Only the Soviets used to measure peoples’ feet in metric units.
the Japanese measure shoes in centimeters, but I’m not sure Communism ever took off over there
Is Japan in Europe?
Ski boots seem to be measured in centimetres, even in the USA. I wish centimetre shoe sizes were more widespread.
I really have have no clue what a foot is, much less a 72-foot wingspan.
I’m not sure how you’ve come to the assumption that a foot is ‘intuitively relatable’
So you’re saying you don’t personally have feet, or know of anyone who has?
How a “foot” used to be defined, you take 16 men of the village, line them up heel to toe, measure the distance with a string and then divide by 16 (halve four times). A foot is literally a foot, albeit modernly it’s a rather large foot, but that doesn’t matter for the illustration and intuition of scale.
If you can’t wrap your mind around what a foot is, I seriously doubt you have any idea of what “24 meters” means either. At least you have a foot, even though it’s not exactly a foot, but where do you have a meter? You don’t – it’s abstract.
That’s why when people are asked to show how big a meter is, they rarely get it correct. Try it: take a tape measure and pull the tape out in your hands with the numbers facing away. Take out what feels like a meter and flip it over to see how close you got. People who sell cloth or install carpets etc. who might be dealing with meters every day might get it right instantly – most people are way off the mark. Try different distances, like how close you can guess 30 cm? This is much easier, because you’ve probably held a straight ruler in your hand many times. An A4 sheet of paper is this long. It’s about 12 inches, or a foot. Ironically, you already have a better intuition of a foot than a meter because you handle objects of that scale all the time. You just don’t call it by name.

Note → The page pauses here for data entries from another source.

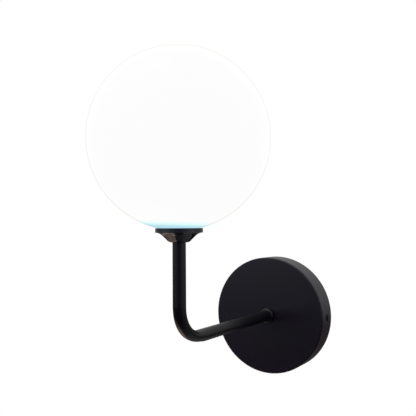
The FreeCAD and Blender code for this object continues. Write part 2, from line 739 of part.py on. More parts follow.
def make_side_screw(name, side):
    """A set screw. Its own z points out of the canopy's side, and z 0 is its outer end."""
    body = new_body(f"side_screw_{name}")
    body.Placement = Placement(Vector(), Rotation(Vector(0, 1, 0), 90 * side))
    body.setExpression("Placement.Base.x", f"{side} * (sizes.canopy_diameter / 2 - sizes.side_screw_recess)")
    body.setExpression("Placement.Base.y", "-sizes.side_hole_from_wall")
    radius = "sizes.side_screw_diameter / 2"
    bevel = "sizes.side_screw_diameter / 8"
    turned(body, "profile", [
        ("0", "-sizes.side_screw_length"),
        (f"{radius} - 2 * {bevel}", "-sizes.side_screw_length"),
        (radius, f"-sizes.side_screw_length + 2 * {bevel}"),
        (radius, f"-{bevel}"),
        (f"{radius} - {bevel}", "0"),
        ("0", "0"),
    ])
    socket = new_sketch(body, "socket", "XY_Plane")
    corner = "(sizes.hex_across_flats / 2 / cos(30))"
    turns = [60 * step for step in range(6)]
    trace(socket, [(f"{corner} * cos({turn})", f"{corner} * sin({turn})") for turn in turns])
    pocket(body, socket, "sizes.hex_depth")
    return body


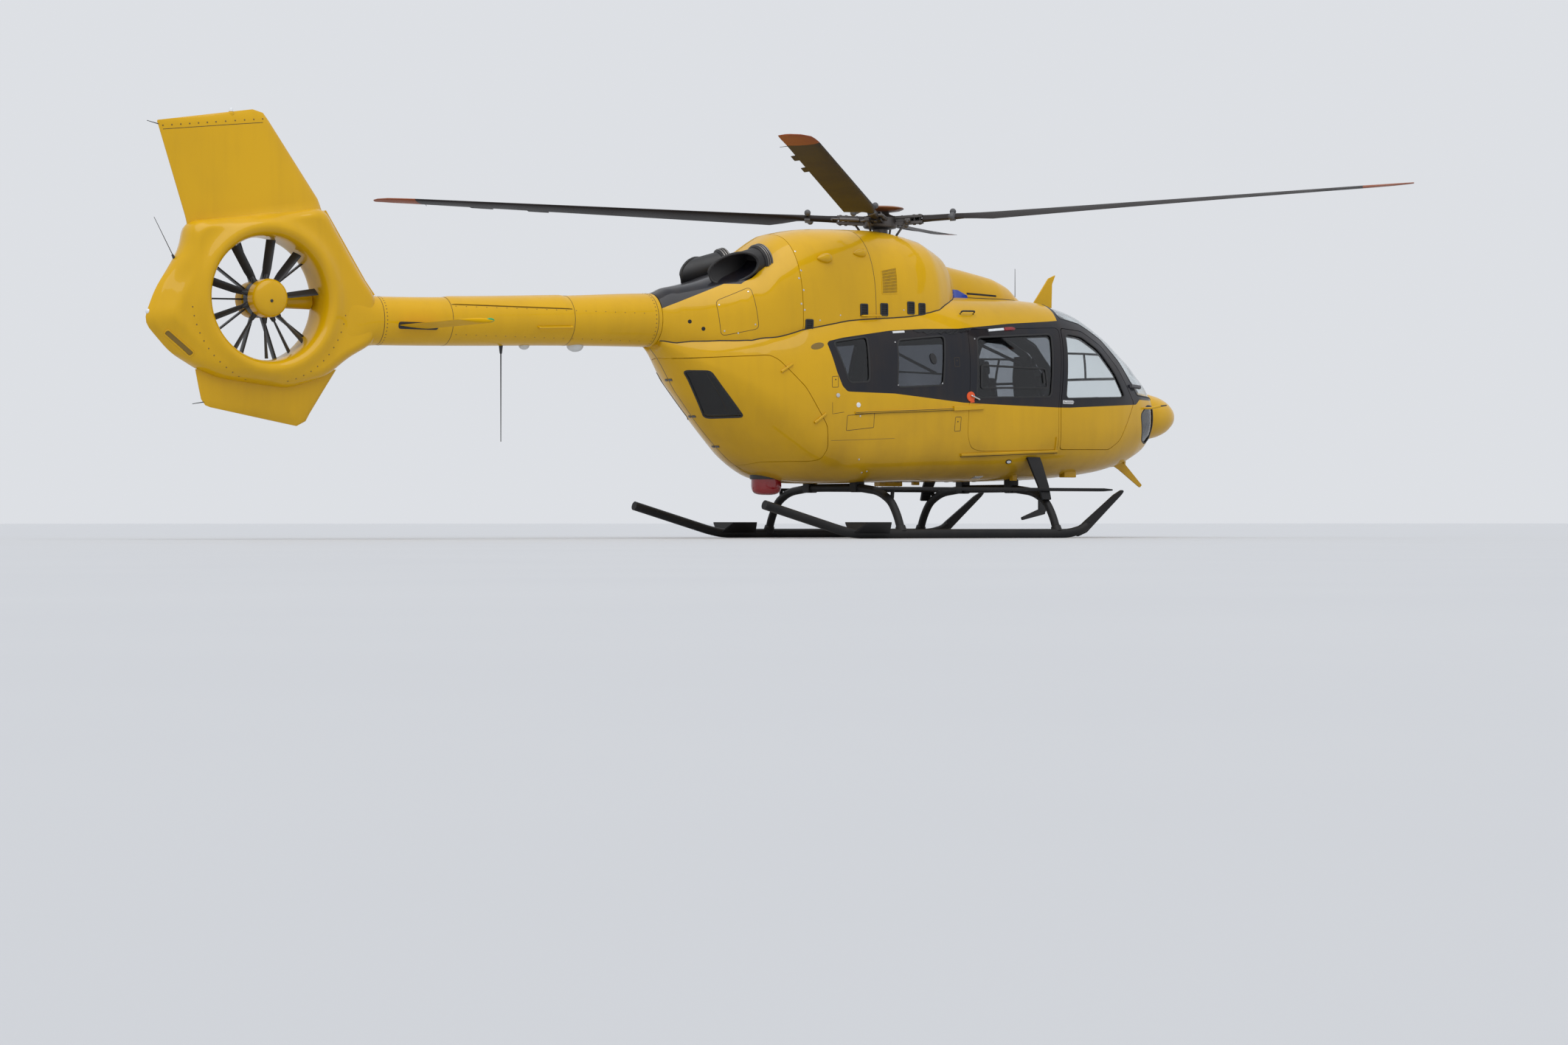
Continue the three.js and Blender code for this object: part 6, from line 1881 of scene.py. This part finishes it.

If you have no concrete intuition of scale with a point of reference, then the numbers are just arbitrary and meaningless. Information without knowledge.
How about Clyde Pangborn, the first to travel non-stop across the Pacific Ocean? A wing-walking stunt pilot, he climbed out of the cockpit during the flight and sawed off his landing gear to reduce drag and weight. He also jettisoned everything of weight in the plane including his shoes. After reaching the coast of Washington he continued over 100 miles and over the Cascade Mountains, buzzed his mother’s house, and belly landed in Wenatchee. Pangborn Field is named for him.
Thanks for the name! Pangborn has a good biography on Wikipedia.